GEEN Holding’s Energana Benkovac will source hundreds of tons of biomass for its combined heat and power (CHP) plant per year from a nearby producer of olive oil and wine. Agricultural cooperative Maslina i vino from Polača in Croatia’s coastal region of Dalmatia agreed to participate in a pilot project for the waste from its 12,000 olive trees and 50,000 vines.

Only the thicker pieces of wood were distributed for heating until the start of the pilot project

Until recently, the cooperative was destroying much of the fuel that is now sent to the biomass facility by burning it in the field as there was no alternative. Its Project Manager and Director Radoslav Bobanović said only the thicker pieces of wood were distributed for heating.

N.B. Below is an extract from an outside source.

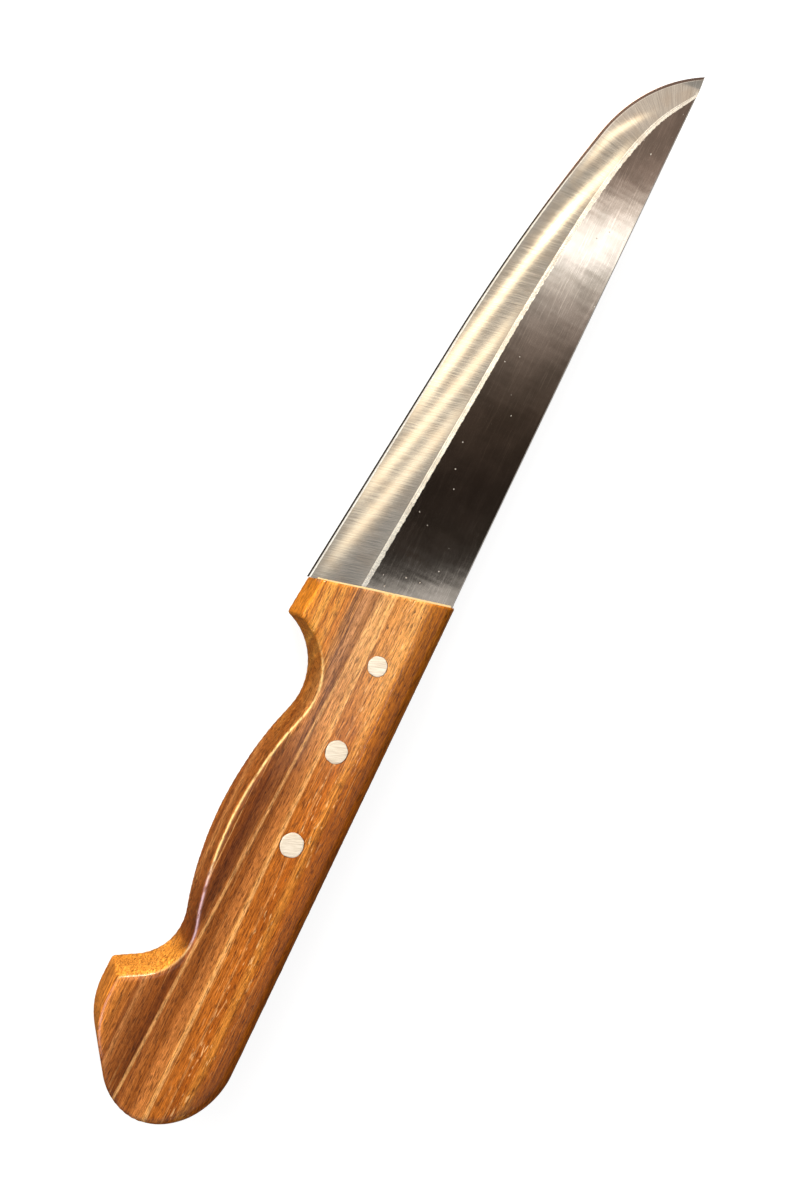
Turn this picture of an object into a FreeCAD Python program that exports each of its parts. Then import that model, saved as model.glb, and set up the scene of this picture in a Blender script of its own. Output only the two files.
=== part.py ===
"""Boning knife with a riveted one-piece wooden handle.

The knife lies on its side.  +X points to the tip, +Y to the cutting edge and +Z up.  The origin is in the
middle of the whole knife's footprint, on the surface that it lies on.

Every piece is drawn on the bench first: x runs from the spine corner where the blade leaves the handle,
y from the spine towards the cutting edge, z from the middle of the blade's thickness.  save() then moves
the piece into the knife's own frame.
"""
import FreeCAD, Part
import math
import os

from FreeCAD import Vector

# Whole knife, in millimetres
HANDLE_LENGTH = 136.8        # along the back, from the blade to the end of the pommel
HANDLE_WIDTH = 35.9          # spine to the crown of the pommel hook
HANDLE_THICKNESS = 18.0
FRONT_SLANT = 0.245          # the handle's front end runs back this much for each unit of width

# Blade: flat stock with one wide bevel on each side and a fine second bevel at the edge
BLADE_THICKNESS = 2.5
HEEL_WIDTH = 34.1            # at x = 0
EDGE_FALL = 0.104            # the straight part of the edge closes on the spine by this slope
EDGE_STRAIGHT_END = 56.5     # where the straight part ends
EDGE_LONG_RADIUS = 526.0     # the gently bowed middle of the edge
BELLY_START = 119.6
BELLY_RADIUS = 41.2          # the belly that sweeps up to the tip
SHOULDER = [(-5.2, 21.4), (41.0, 17.7), (77.0, 14.8), (107.5, 11.0), (126.5, 6.3), (139.0, 0.0)]
FINE_BEVEL_WIDTH = 0.8
FINE_BEVEL_HALF_THICKNESS = 0.16
STRAIGHT_STATIONS = 3        # points that carry the bevels along each part of the edge
LONG_STATIONS = 4
BELLY_STATIONS = 5

# Tang: the same steel, let into the spine half of the handle
TANG_LENGTH = 80.0
TANG_FRONT_WIDTH = 20.5
TANG_REAR_WIDTH = 18.0
TANG_END_RADIUS = 9.0
TANG_OVERLAP = 4.0           # how far the tang's drawing runs into the blade; the two are one piece

# Resin that beds the tang in its slot and seals the blade's entry with a small bead
BED_SIDE = 0.2
BED_FLOOR = 0.4
BEAD_REACH = 0.5             # how far the bead stands out in front of the handle
BEAD_HEIGHT = 0.6            # how far it climbs the handle's front end
BEAD_ROOT = 0.05             # how far it is drawn into the steel before the blade is cut from it

# Handle outline, from the guard to the pommel
GUARD_FRONT_WIDTH = 33.0
GUARD_LIP_WIDTH = 33.9
NOTCH_FLOOR = 22.7           # index finger
NOTCH_RADIUS = 16.0
SWELL_X = -66.5              # palm swell
SWELL_WIDTH = 28.15
SWELL_RADIUS = 89.0
HOLLOW_FLOOR = 24.1          # little finger
HOLLOW_RADIUS = 12.0
HOOK_TURN = 62.6             # degrees that the hollow turns before it runs straight to the hook
CROWN_X = -113.5             # where the pommel is widest
CROWN_RADIUS = 19.8
POMMEL_SLOPE = 33.5          # degrees, the straight behind the crown
BUTT_RADIUS = 15.8           # the pommel's rounded end

# Rounded arrises
BACK_ROUNDING = 7.0
GRIP_ROUNDING = 2.4
FRONT_ROUNDING = 0.6

# Pins: shank, row, countersink, and each pin's place along the knife with the width of its peened head
PIN_SHANK = 4.6
PIN_ROW_Y = 12.4
PIN_COUNTERSINK = 1.2
PINS = {"rivet_front": (-20.5, 5.0), "rivet_middle": (-42.4, 5.7), "rivet_rear": (-66.0, 6.1)}

HALF_BLADE = BLADE_THICKNESS / 2
HALF_HANDLE = HANDLE_THICKNESS / 2
HALF_SLOT = HALF_BLADE + BED_SIDE
CLEAR = 5.0                  # how far cutting shapes run past what they cut
TOUCH = 0.01                 # two places closer than this are the same place


def direction(degrees):
    return Vector(math.cos(math.radians(degrees)), math.sin(math.radians(degrees)), 0)


def heading(start, end):
    return math.degrees(math.atan2(end.y - start.y, end.x - start.x))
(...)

In his words, an olive tree discards between 30 and 40 kilograms of biomass every year compared to 300 to 600 grams per vine. The cooperative said the biomass includes waste from its fig orchards.

Cooperative in Croatia biomass power plant olive tree waste
Photo: Maslina i vino

Bobanović told Balkan Green Energy News he is aware of the effect of carbon dioxide emissions on the environment and that Maslina i vino was looking for a solution since 2010. It was examining the possibility to give the fuel to schools and retirement homes for free, but there was no breakthrough as they would have to adapt their heating facilities, he asserted.

The project manager added the local authority and entrepreneurs that can supply biomass need to find a way to deposit and process agricultural waste with the help of the Government of Croatia and that energy producers could participate and cover some of the costs. He said Maslina i vino, or MasVin, uses its olive pomace as a fertilizer now but that it would be more effective to turn it into heating fuel.

Stakeholders need to find a way for depositing agricultural waste

Energana Benkovac, active since October 2018, has an electricity production capacity of almost 5 MW. Czech renewable energy producer GEEN Holding also has an equivalent CHP unit in Županja in Croatia’s northeast. It operates several photovoltaic and hydropower plants in its homeland and in Slovakia and Georgia.